Côté historique, l’opération indépendance commence en football des 1947 avec l’organisation spéciale qui est le bras armé du Mouvement pour le triomphe des libertés démocratiques de Messali Hadj et le Comité révolutionnaire d’unité et d’action. De ces deux mouvements est parvenue l’idée d’une guerre d’Indépendance contre la France.
Mohamed Boumezrag et Mohamed Allam ainsi que Arribi Mokhtar et les autres footballeurs pro qui avaient répondu à l’appel de la Patrie pour la noble cause, sont considérés aux yeux du monde entier comme étant les premiers ambassadeurs de la jeune Nation algérienne et les premiers représentants du peuple algérien libre.

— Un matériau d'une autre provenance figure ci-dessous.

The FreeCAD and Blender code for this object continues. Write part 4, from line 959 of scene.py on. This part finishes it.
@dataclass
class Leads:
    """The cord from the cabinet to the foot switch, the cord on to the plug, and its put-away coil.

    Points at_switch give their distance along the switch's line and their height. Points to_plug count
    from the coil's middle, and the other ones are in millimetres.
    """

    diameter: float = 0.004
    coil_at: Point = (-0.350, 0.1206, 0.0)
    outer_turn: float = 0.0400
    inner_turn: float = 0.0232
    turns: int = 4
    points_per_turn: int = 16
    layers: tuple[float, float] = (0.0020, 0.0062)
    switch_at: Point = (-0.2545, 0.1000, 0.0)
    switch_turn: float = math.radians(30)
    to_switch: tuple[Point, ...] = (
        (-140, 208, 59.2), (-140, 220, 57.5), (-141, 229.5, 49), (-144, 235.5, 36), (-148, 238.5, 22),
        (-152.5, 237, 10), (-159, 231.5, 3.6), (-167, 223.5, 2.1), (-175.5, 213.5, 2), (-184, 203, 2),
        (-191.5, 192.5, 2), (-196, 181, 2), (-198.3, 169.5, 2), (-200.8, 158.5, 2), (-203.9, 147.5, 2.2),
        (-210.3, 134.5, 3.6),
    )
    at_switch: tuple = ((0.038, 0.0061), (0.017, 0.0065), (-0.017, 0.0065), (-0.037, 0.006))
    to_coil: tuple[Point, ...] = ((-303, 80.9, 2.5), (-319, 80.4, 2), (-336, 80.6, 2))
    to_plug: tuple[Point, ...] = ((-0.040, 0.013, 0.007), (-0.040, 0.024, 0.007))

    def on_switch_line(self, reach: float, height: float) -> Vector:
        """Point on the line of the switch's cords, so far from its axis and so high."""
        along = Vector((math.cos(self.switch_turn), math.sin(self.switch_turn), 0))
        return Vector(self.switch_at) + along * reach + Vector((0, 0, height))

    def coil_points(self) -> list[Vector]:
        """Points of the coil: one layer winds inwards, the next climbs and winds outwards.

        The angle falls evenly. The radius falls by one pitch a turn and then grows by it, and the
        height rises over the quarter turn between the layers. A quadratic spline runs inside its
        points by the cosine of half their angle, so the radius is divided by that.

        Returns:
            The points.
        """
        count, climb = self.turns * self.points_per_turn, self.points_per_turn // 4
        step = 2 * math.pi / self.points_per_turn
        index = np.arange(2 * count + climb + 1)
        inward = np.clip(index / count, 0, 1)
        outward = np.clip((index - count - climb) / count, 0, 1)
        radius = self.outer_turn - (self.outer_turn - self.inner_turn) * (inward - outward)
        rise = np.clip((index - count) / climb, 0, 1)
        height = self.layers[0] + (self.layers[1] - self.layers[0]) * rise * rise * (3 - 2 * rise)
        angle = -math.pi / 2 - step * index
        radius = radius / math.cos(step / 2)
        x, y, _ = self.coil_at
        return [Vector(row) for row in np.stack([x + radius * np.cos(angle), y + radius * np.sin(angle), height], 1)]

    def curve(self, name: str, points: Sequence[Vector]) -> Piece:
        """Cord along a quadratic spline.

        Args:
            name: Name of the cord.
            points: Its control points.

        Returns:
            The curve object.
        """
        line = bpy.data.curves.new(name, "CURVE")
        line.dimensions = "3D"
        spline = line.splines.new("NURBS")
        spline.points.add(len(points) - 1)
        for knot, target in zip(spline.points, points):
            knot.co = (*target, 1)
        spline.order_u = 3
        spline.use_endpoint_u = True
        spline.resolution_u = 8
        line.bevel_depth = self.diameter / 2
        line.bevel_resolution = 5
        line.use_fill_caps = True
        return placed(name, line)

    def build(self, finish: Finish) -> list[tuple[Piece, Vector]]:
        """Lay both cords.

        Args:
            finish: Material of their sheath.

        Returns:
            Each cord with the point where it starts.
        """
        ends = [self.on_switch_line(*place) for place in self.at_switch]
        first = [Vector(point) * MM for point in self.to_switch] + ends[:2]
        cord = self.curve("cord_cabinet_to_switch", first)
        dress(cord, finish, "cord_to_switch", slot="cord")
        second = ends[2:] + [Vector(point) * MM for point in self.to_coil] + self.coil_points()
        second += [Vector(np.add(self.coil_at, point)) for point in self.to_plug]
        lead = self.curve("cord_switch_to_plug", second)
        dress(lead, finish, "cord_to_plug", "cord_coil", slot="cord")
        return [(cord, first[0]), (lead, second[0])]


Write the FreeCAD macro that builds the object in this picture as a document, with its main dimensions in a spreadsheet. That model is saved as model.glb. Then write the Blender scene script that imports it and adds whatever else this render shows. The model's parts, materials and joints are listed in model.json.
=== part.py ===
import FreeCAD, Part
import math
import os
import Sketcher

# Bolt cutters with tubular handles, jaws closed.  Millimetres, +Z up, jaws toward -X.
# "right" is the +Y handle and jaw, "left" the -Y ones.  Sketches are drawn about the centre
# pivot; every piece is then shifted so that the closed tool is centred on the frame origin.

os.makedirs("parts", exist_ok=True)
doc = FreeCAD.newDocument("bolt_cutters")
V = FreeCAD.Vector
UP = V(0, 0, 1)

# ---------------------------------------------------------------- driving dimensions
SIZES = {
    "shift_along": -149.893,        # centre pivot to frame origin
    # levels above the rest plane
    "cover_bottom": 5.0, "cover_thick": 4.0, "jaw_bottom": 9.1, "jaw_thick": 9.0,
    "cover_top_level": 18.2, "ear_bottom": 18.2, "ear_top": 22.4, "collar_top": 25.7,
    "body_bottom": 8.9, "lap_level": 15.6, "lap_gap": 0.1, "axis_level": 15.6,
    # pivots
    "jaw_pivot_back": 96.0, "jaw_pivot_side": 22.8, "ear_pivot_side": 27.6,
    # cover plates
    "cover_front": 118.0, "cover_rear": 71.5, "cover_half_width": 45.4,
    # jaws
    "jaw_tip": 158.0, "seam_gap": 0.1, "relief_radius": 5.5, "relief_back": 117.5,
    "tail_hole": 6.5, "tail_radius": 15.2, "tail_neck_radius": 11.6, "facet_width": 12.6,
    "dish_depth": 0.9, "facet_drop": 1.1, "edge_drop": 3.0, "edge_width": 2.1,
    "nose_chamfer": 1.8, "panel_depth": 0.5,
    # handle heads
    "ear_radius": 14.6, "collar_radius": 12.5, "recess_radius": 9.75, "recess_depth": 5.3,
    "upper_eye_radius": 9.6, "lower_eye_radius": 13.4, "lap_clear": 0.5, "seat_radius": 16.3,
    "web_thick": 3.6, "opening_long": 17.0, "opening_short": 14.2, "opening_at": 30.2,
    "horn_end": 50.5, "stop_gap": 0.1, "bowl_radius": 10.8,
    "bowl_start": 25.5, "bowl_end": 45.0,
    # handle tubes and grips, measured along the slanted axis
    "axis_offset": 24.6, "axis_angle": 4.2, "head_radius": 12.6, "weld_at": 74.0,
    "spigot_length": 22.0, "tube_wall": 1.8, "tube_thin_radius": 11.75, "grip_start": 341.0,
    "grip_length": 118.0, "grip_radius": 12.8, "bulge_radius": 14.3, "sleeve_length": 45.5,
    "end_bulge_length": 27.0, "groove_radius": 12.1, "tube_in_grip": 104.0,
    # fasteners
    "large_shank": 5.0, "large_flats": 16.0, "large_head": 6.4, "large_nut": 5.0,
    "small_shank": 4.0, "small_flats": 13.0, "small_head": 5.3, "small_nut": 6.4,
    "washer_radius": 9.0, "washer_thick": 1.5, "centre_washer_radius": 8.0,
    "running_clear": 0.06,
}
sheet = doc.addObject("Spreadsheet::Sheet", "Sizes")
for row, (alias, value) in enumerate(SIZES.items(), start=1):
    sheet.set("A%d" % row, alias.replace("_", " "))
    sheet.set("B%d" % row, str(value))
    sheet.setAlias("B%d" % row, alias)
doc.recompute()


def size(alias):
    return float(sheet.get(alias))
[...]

Hormis certains voisins comme l’Espagne et l’Italie qui savaient que l’Algérie était en guerre contre la France, le reste du monde n’avait aucune idée de ce qui se passait chez nous. Beaucoup, d’ailleurs, considéraient que l’Algérie n’était qu’un petit département français, et pour cela, l’objectif du FLN était de prouver le contraire, et c’est à notre équipe qu’incombait de prouver le contraire. Le FLN avec Mohamed Boumezrag et chaque membre de cette glorieuse équipe sont pour nous la fierté de notre identité, de notre patriotisme et l’amour du pays qu’ils nous ont donné ! Difficile de les oublier, c’étaient des braves, des gens qui ont tout sacrifié afin que l’Algérie retrouve son indépendance. Bravo, ils sont la fierté de l’Algérie.